Every Adoptee Is Unique

We are all unique and so are our adoption stories.  There is no one size fits all as to the experiences of any individual adoptee.

We should play close attention to our adoptions stories.  Because being adopted is still relatively rare among the people of society, our stories matter as a window on a practice that takes the children of one mother and places them with a mother with whom they have no genetic connection.

As writers, we must polish the imagery with which we tell our stories so that they can receive the attention they are due.

In my own family’s numerous adoption stories, I seek to find their positive rather than their negative aspects, while not denying nor hiding from that.  It is a reality and so, acceptance is an important part of healing any wounds that have occurred.

I search for the ways in which we have experienced life differently from those who without thought live the inherited version.  As I discover the truths within my own family’s stories, I edit the plot accordingly because the truth has become even more important to me as a result of it’s having been hidden for so long.
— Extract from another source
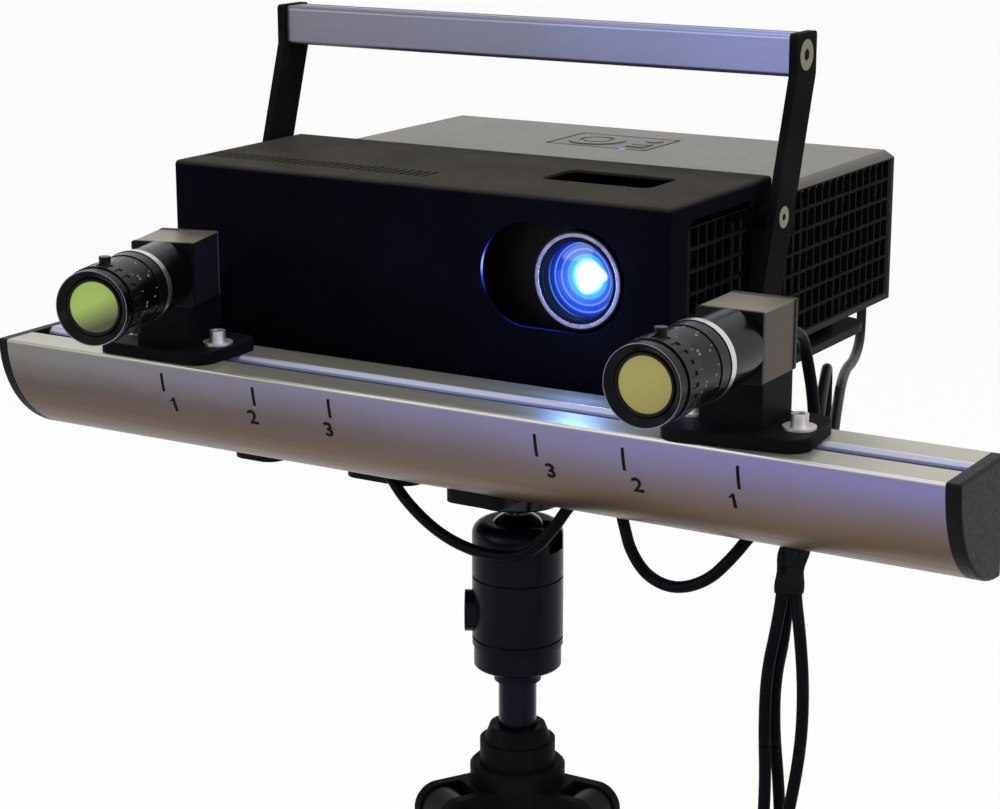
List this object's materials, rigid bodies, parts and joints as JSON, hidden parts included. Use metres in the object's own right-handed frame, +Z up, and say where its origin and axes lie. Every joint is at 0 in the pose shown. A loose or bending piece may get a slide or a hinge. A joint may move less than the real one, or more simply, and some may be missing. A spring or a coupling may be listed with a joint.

I also keep my eye on the philosophical implications of the changes to the experience of having been adopted that reformers and activists seek to make.

Approval

I came across a perception recently that adoptive parents are always hungry for stories coming from adoptees.  That what they are really seeking is approval that they are doing the right thing.

As adoptees are speaking up more in these modern times about how adoption has impacted their lives and affected their choices, the people who always had the privileged position in the adoption triad are now questioning their motives (or should be, if they aren’t).

What’s been done cannot be undone and the results are a fact of life.  That is the case for all of the adoptees in my own inner family circle.

But caring people should be paying attention because prospective parents could still seek to help a life be more stable by looking to the foster care system and offering a permanent solution for the older youth incarcerated within it.

Society could find it in it’s compassionate heart to be supportive of young women who find themselves pregnant with inadequate resources to parent their child.  We could find ways to help them rather than leave them at the mercy of a profit focused business model seeking to effectively sell their babies away from them.

Every person and every action affects the whole collective.  It is said that the flutter of a butterfly’s wing can cause a tsunami of good around the world.  Adoptees are fluttering their wings these days.

 

It’s Better To Know

Searching for where an adoptee came from requires a special kind of courage.  It might be opening up a “can of worms” has my dad always believed.  There could be disappointment.  The relatives one finds are real people with real flaws and also a kind of beauty because they are a connection.  It is better to know who you are rather than live in a mystery.

For an adoptee, the connection to one’s ancestors has been broken. That matters.  When adoption is in one’s family history, those impacted only want answers and the truth. There isn’t a desire to disrupt anyone’s life. If relatives want to meet – wonderful – those I have met have been very helpful in filling in the understandable gaps in my ancestry.  Sharing the stories we weren’t there for can help us to heal.

Loss of the most sacred bond in life, that of a mother and child, is one of the most severe traumas and this loss will require long-term, if not lifelong, therapy.  If not therapy, then answers and a knowledge of something that is real and not falsified.

Finding one’s roots does not deny the love and value that one gives to the people who were there in life thanks to adoption.  The aunts and uncles and cousins and grandparents in my own life are treasured and held precious even if there is no true genetic bond with these.

A life can be symbolized by a circle – birth, maturity, old age and death – completion, rebirth or heaven.  Coming to know my roots has also been a kind of completion, a bringing the arc of my life full circle.